We documented how Hillary’s early voting lead in Florida should have been mathematically insurmountable on election day (link). We also documented other mathematical unlikelihoods about the results (link).

At the time, the maddening thing about assembling our analysis was that we didn’t know why the results were so far skewed from mathematical reality. We ended up concluding that our own findings were a “mountain of statistical and mathematical and logical and demographic discrepancy and suspicion and nothing more.” Since that time we’ve seen the gradual unearthing of a mountain of evidence that the Donald Trump and Russia conspired to alter the outcome of the 2016 election, and we expect the Robert Mueller investigation will inevitably expose proof of this. In the meantime, this week we saw proof that the Trump campaign cheated in a different way, as its data analysis firm Cambridge Analytica stole Facebook user data from fifty million users and then used it as the backbone of its campaign strategy.

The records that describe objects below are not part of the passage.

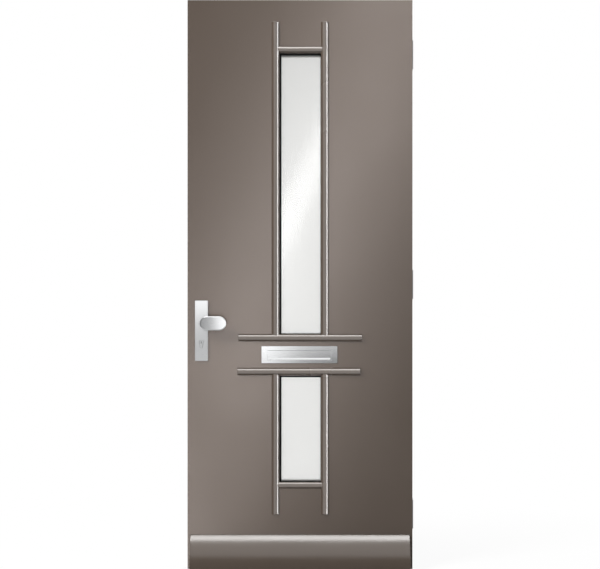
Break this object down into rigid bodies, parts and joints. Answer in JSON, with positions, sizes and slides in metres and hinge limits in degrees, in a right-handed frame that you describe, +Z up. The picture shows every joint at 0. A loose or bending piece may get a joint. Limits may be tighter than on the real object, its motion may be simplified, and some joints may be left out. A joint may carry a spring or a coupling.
{
  "type": "insulated front door",
  "caption": "Insulated front door leaf with two narrow glass lights, planted half-round bars, letter plate, handle plate with fixed knob, weather bar and butt hinges.",
  "frame": {"origin": "middle of the back of the middle frame side hinge plate, which bears on the door frame", "axes": "+X from the leaf to the hinge side frame, +Y into the room, +Z up"},
  "size_m": [0.9385, 0.1925, 2.353],
  "materials": {
    "leaf_paint": "satin",
    "bar_paint": "satin",
    "weather_paint": "satin",
    "edge_wood": "satin",
    "foam": "matte",
    "gasket_rubber": "satin",
    "glass": "satin",
    "spacer_metal": "satin",
    "fitting_metal": "satin",
    "sleeve_plastic": "satin",
    "cylinder_metal": "satin",
    "hinge_steel": "satin"
  },
  "bodies": {
    "frame_hinges": {"frame_hinge_plates": "hinge_steel", "hinge_pins": "hinge_steel"},
    "leaf": {"bottom_rail": "edge_wood", "bottom_short_bar": "bar_paint", "dead_bolt": "hinge_steel", "door_hinge_plates": "hinge_steel", "flap_pin": "hinge_steel", "foam_core": "foam", "hinge_stile": "edge_wood", "inner_handle_plate": "fitting_metal", "inner_letter_frame": "fitting_metal", "inner_skin": "leaf_paint", "inside_lever": "fitting_metal", "key_cylinder": "cylinder_metal", "latch_bolt": "hinge_steel", "letter_plate": "fitting_metal", "letter_sleeve": "sleeve_plastic", "lock_case": "hinge_steel", "lock_faceplate": "hinge_steel", "lock_stile": "edge_wood", "lower_crossbar": "bar_paint", "lower_inner_bead": "leaf_paint", "lower_inner_gasket": "gasket_rubber", "lower_inner_pane": "glass", "lower_left_bar": "bar_paint", "lower_light_liner": "leaf_paint", "lower_outer_gasket": "gasket_rubber", "lower_outer_pane": "glass", "lower_right_bar": "bar_paint", "lower_spacer": "spacer_metal", "outer_handle_plate": "fitting_metal", "outer_knob": "fitting_metal", "outer_skin": "leaf_paint", "top_rail": "edge_wood", "top_short_bar": "bar_paint", "upper_crossbar": "bar_paint", "upper_inner_bead": "leaf_paint", "upper_inner_gasket": "gasket_rubber", "upper_inner_pane": "glass", "upper_left_bar": "bar_paint", "upper_light_liner": "leaf_paint", "upper_outer_gasket": "gasket_rubber", "upper_outer_pane": "glass", "upper_right_bar": "bar_paint", "upper_spacer": "spacer_metal", "weather_bar": "weather_paint", "weather_bar_caps": "weather_paint"},
    "flap": {"letter_flap": "fitting_metal"}
  },
  "joints": [
    {"name": "door_swing", "type": "hinge", "parent": "frame_hinges", "child": "leaf", "pos_m": [-0.0045, 0.025, 0], "axis": [0, 0, -1], "range_deg": [0, 110]},
    {"name": "flap_swing", "type": "hinge", "parent": "leaf", "child": "flap", "pos_m": [-0.4735, -0.0467, -0.2675], "axis": [1, 0, 0], "range_deg": [0, 75], "stiffness_Nm_per_rad": 0.15, "springref_deg": -20.05}
  ]
}
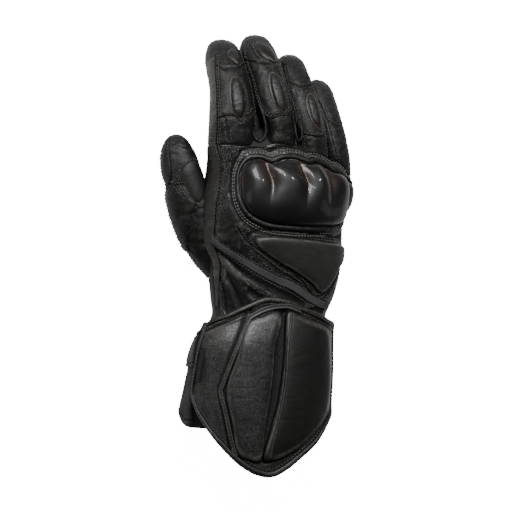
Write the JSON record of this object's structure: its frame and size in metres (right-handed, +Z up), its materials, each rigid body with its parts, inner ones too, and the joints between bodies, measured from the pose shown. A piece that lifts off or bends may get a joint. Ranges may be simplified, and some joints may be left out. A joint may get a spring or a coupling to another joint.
{
  "type": "motorcycle glove",
  "caption": "Long-gauntlet leather motorcycle glove for the right hand, palm down, with a hard knuckle guard, padded back and finger joints, and a flared cuff with a strap.",
  "frame": {"origin": "centre of the bounding box in plan, on the surface that the glove lies on", "axes": "+Y from the cuff to the fingertips, +Z up out of the back of the hand, +X towards the little finger"},
  "size_m": [0.1506, 0.3398, 0.0655],
  "materials": {
    "leather": "satin",
    "smooth_leather": "satin",
    "palm_leather": "matte",
    "hard_shell": "gloss",
    "grey_trim": "matte",
    "webbing": "matte"
  },
  "bodies": {
    "root": {"hand_back": "leather", "side_panel": "leather", "palm": "palm_leather", "index_finger": "leather", "middle_finger": "leather", "ring_finger": "leather", "little_finger": "leather", "thumb": "leather", "cuff_back": "leather", "cuff_palm": "palm_leather", "cuff_binding": "leather", "cuff_pad_inner": "leather", "cuff_pad_outer": "smooth_leather", "knuckle_guard": "hard_shell", "guard_border": "leather", "back_pad": "smooth_leather", "accent_stripe": "grey_trim", "index_joint_pad": "leather", "index_tip_pad": "leather", "middle_joint_pad": "leather", "middle_tip_pad": "leather", "ring_joint_pad": "leather", "thumb_patch": "smooth_leather", "closure_strap": "leather", "label_tab": "webbing"}
  },
  "joints": []
}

It’s not difficult to draw a logical straight line from the Donald Trump campaign stealing private user data from fifty million Americans, in an election that only had 130 million votes cast, to the mathematically unrealistic results we saw. At the least, the Trump campaign was micro-targeting voters in order to influence them into non-natural voting patterns, which helps explain why the numbers in the key swing states made no sense. It must be stressed that this cheating was carried about by the Trump campaign itself, in addition to whatever role Russia played. This still leaves the question of whether Russian hackers also changed the actual vote totals on election day, which would further explain the statistically nonsensical voting results we ended up with in those states. Fifteen months later, some crucial questions still need answered.